GREAT BAY – “Spaying and neutering is very important – especially in St. Maarten where we see a number of unwanted animals, and we continuously struggle to look for homes for new animals, but spaying and neutering keeps the stray population down,” Dekha Swanston, Office Manager of the St. Maarten Veterinary Clinic, said
“In an effort to help your pet live a healthy life, we provide spay and neuter services. Choosing to spay or neuter your new pet is one of the most responsible decisions you can make as a pet owner. Spaying and neutering pets is estimated to add years to your pet’s life in decreasing or eliminating their chances of getting certain cancers; it also helps decrease the amount of animals in shelters and the number of euthanized pets each year. We also work very closely with Animal Welfare, Animal Defenders, and SXM PAWS, and help them with the low costs spays and neuters. On average, we do about 20 to 35 spays a month for dogs and 6 to 12 for cats, but for males, the number is not as high and range between 1 and 6. More people are inclined to spay the females faster than neutering the males, due to the mentality that males meant to procreate, but that is a myth. The older the male dogs get, the higher the risk of prostate problems such as cancer, and infections come into play and those are things that can cause their dogs to die – and the same goes for females.”
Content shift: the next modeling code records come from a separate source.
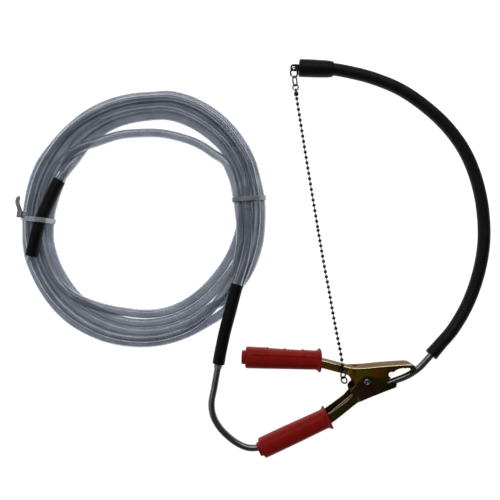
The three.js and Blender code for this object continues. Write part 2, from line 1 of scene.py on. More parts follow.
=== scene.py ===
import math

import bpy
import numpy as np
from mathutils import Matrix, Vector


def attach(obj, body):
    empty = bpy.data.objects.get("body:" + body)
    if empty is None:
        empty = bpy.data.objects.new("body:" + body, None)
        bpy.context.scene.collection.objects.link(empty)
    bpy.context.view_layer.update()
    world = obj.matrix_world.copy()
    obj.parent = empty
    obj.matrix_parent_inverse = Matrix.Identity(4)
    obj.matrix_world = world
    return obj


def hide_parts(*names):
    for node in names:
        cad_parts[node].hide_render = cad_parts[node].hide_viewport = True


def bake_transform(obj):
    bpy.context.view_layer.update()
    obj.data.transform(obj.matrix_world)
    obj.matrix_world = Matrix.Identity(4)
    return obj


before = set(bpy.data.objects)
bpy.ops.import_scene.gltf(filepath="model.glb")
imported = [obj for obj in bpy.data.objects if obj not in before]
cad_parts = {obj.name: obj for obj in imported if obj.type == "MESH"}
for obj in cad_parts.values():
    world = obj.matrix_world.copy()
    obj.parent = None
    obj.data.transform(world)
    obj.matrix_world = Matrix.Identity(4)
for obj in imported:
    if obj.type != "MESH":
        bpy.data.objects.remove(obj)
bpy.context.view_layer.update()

# Transfer pipe set: a spring clamp that holds a bent steel pipe, a capped black hose on one
# end of the pipe, and a coil of clear hose on the other. Metres, in the frame of the CAD model:
# Z = 0 is the floor and the origin is the foot of the clamp's pivot axis.

# Driving dimensions, as in the CAD model.
MM = 0.001
MID = 13 * MM                     # height of the clamp's middle plane
PIPE_RADIUS = 3 * MM
PIPE_BORE = 2 * MM
DELIVERY_RADIUS = 5.5 * MM        # black hose
CLEAR_RADIUS = 4 * MM             # clear hose
HOSE_BORE = 3.15 * MM
SLEEVE_RADIUS = 5.5 * MM
SLEEVE_BORE = 4.2 * MM
INSERTION = 14 * MM               # length of pipe inside each hose
LEAD_BARE = 3.5 * MM              # clear hose showing below the joint sleeve
JOINT_SLEEVE_LENGTH = 74 * MM
SPARE_SLEEVE_LENGTH = 72 * MM
TAIL_BARE = 4.8 * MM              # clear hose showing past the spare sleeve
COIL_CENTRE = (-0.1997, 0.1438)
COIL_HALF_X = 0.1071
COIL_HALF_Y = 0.1153
BEAD_RADIUS = 1.6 * MM
BEAD_PITCH = 4.87 * MM
AXIS_RADIUS = 0.01 * MM           # least radius of a turned profile, so that no points coincide
SQUARE = ((-1, -1), (1, -1), (1, 1), (-1, 1))

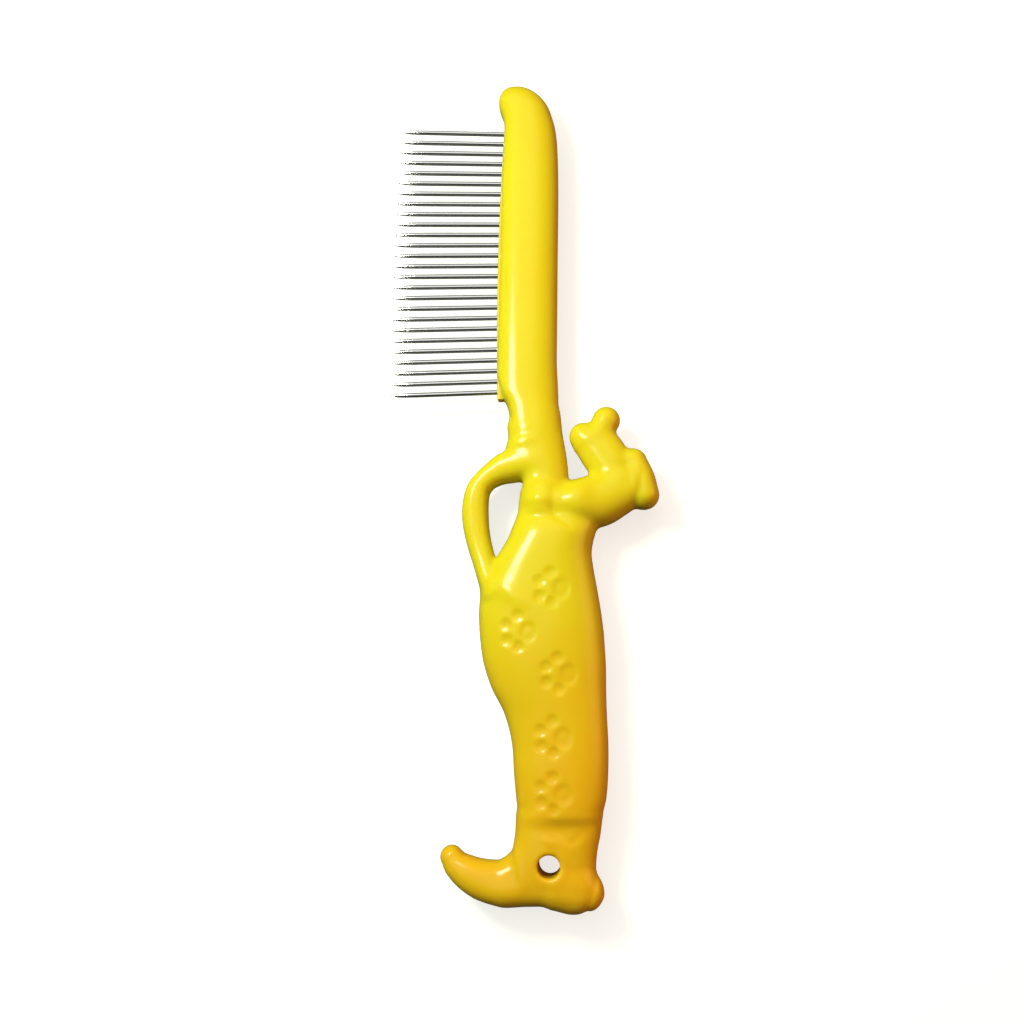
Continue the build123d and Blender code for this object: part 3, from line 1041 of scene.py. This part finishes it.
def light_room(strength):
    """A dim room with one soft bright patch, high up beyond the far end of the spine."""
    world = bpy.data.worlds.new("room")
    bpy.context.scene.world = world
    world.use_nodes = True
    n = Nodes(world.node_tree)
    back = world.node_tree.nodes["Background"]
    place = n.add("ShaderNodeTexCoord")
    towards = n.add("ShaderNodeVectorMath", operation="DOT_PRODUCT")
    towards.inputs[1].default_value = Vector(WINDOW_WAY).normalized()
    ramp = n.add("ShaderNodeValToRGB")
    ramp.color_ramp.interpolation = "EASE"
    ramp.color_ramp.elements[0].position = 0.76
    ramp.color_ramp.elements[0].color = ROOM_DARK
    ramp.color_ramp.elements[1].position = 0.93
    ramp.color_ramp.elements[1].color = WINDOW_BRIGHT
    n.link(place.outputs["Generated"], towards.inputs[0])
    n.link(towards.outputs["Value"], ramp.inputs["Fac"])
    n.link(ramp.outputs["Color"], back.inputs["Color"])
    back.inputs["Strength"].default_value = strength


def place_camera():
    """The camera, hung over the leg and looking down at the chest."""
    lens = bpy.data.cameras.new("camera")
    lens.sensor_width = CAMERA_SENSOR_MM
    lens.lens = CAMERA_LENS_MM
    lens.clip_start = 0.01
    lens.clip_end = 20.0
    camera = bpy.data.objects.new("camera", lens)
    bpy.context.scene.collection.objects.link(camera)
    eye = Vector(CAMERA_PLACE)
    backwards = (eye - Vector(CAMERA_AIM)).normalized()
    right = Vector(CAMERA_UPRIGHT).cross(backwards).normalized()
    up = backwards.cross(right)
    turn = Matrix((right, up, backwards)).transposed().to_4x4()
    camera.matrix_world = Matrix.Translation(eye) @ turn
    bpy.context.scene.camera = camera


class COMB_OT_stage(Operator):
    """Lay the floor, hang the lights and set the camera"""

    bl_idname = "comb.stage"
    bl_label = "Stage"

    def execute(self, context):
        stage = context.scene.comb_stage
        lay_floor(stage)
        area_light("key_light", KEY_PLACE, KEY_SIZE, stage.key_power, KEY_COLOUR)
        area_light("warm_light", WARM_PLACE, WARM_SIZE, stage.warm_power, WARM_COLOUR)
        light_room(stage.sky)
        place_camera()
        context.scene.view_settings.view_transform = "Standard"
        return {"FINISHED"}


class COMB_PT_panel(Panel):
    """Lists the comb's pieces and their settings"""

    bl_label = "Flea Comb"
    bl_idname = "COMB_PT_panel"
    bl_space_type = "VIEW_3D"
    bl_region_type = "UI"
    bl_category = "Comb"

    def draw(self, context):
        layout = self.layout
        for group in (context.scene.comb_shape, context.scene.comb_finish, context.scene.comb_stage):
            box = layout.box()
            for key in group.__annotations__:
                box.prop(group, key)
        for operator in OPERATORS:
            layout.operator(operator.bl_idname)


GROUPS = (("comb_shape", CombShape), ("comb_finish", CombFinish), ("comb_stage", CombStage))
OPERATORS = (COMB_OT_stage, COMB_OT_handle, COMB_OT_pin_bar, COMB_OT_pins)


def register():
    for name, group in GROUPS:
        bpy.utils.register_class(group)
        setattr(bpy.types.Scene, name, PointerProperty(type=group))
    for kind in (*OPERATORS, COMB_PT_panel):
        bpy.utils.register_class(kind)


def unregister():
    for kind in (COMB_PT_panel, *reversed(OPERATORS)):
        bpy.utils.unregister_class(kind)
    for name, group in reversed(GROUPS):
        delattr(bpy.types.Scene, name)
        bpy.utils.unregister_class(group)


def main():
    register()
    for operator in OPERATORS:
        group, call = operator.bl_idname.split(".")
        getattr(getattr(bpy.ops, group), call)()
    bpy.context.view_layer.update()


if __name__ == "__main__":
    main()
Both spaying and neutering are surgical procedures that prevent an animal from reproducing. Spaying and neutering are typically recommended for pets that are at least 6 months old and are not going to be used for breeding. Spaying is performed on female animals and involves surgically removing the uterus and ovaries to prevent pregnancy. Neutering is implemented on male animals and encompasses removing the testicles to eliminate fertility. Not only does spaying and neutering help limit the amount of animals born – which will, in turn, decrease the amount of strayed dogs and cats – these procedures also have health and behavior benefits to keep the animals safe.
According to FCIA, Foundation for Care of Indigent Animals, “Spaying removes the ovaries and uterus, eliminating the possibilities of ovarian and uterine infection or cancer. Bacterial infection of the uterus (pyometra) commonly afflicts older un-spayed cats and dogs. In its advanced stages, pyometra causes general illness and kidney failure, or death. If the uterus ruptures the animal will probably die, and requires emergency spaying – which may not save the animal. The best preventive care is to spay dogs and cats when they are young and healthy.
Spaying can also prevent mammary gland tumors, the most common tumor in un-spayed female dogs and the third most common tumor in cats. Nearly 50% of mammary tumors in dogs are cancerous, and in cats the percentage is nearly 90%. Once a cancerous mammary tumor spreads to the bones or lungs, the cancer will be fatal. An un-spayed dog is 200 times more likely to develop mammary tumors than a dog spayed before her first heat. An un-spayed cat is 7 times more likely than a spayed cat to develop mammary tumors. Spayed dogs and cats also avoid the dangers of giving birth. A narrow birth canal or inadequate body size can sometimes make giving birth dangerous.
In male animals, neutering removes the testicles, which prevents testicular tumors and greatly reduces the risk of developing rectal tumors. A dog that develops a testicular tumor must be treated before the tumor spreads – the only effective means is neutering. Testicular tumors are especially prevalent in older dogs and are the second most common tumor in male dogs.
Prostate gland enlargement affects over 60% of unneutered male dogs older than five years. Prostatic enlargement predisposes a dog to prostate and urinary-tract infections, which can make urinating difficult and painful. If an infection leads to an abscess, the abscess must be surgically drained. Common consequences of the surgery include system wide infection and shock or sometimes death. Because prostatic enlargement is caused by the male hormone testosterone, and testosterone is produced by the testicles. Neutering acts as both a preventative measure and a cure. Additionally, by eliminating the sexual drive that can cause a dog to bolt from the yard or house, neutering helps protect dogs from injuries associated with roaming, such as being hit by a car or infections transmitted by other animals.”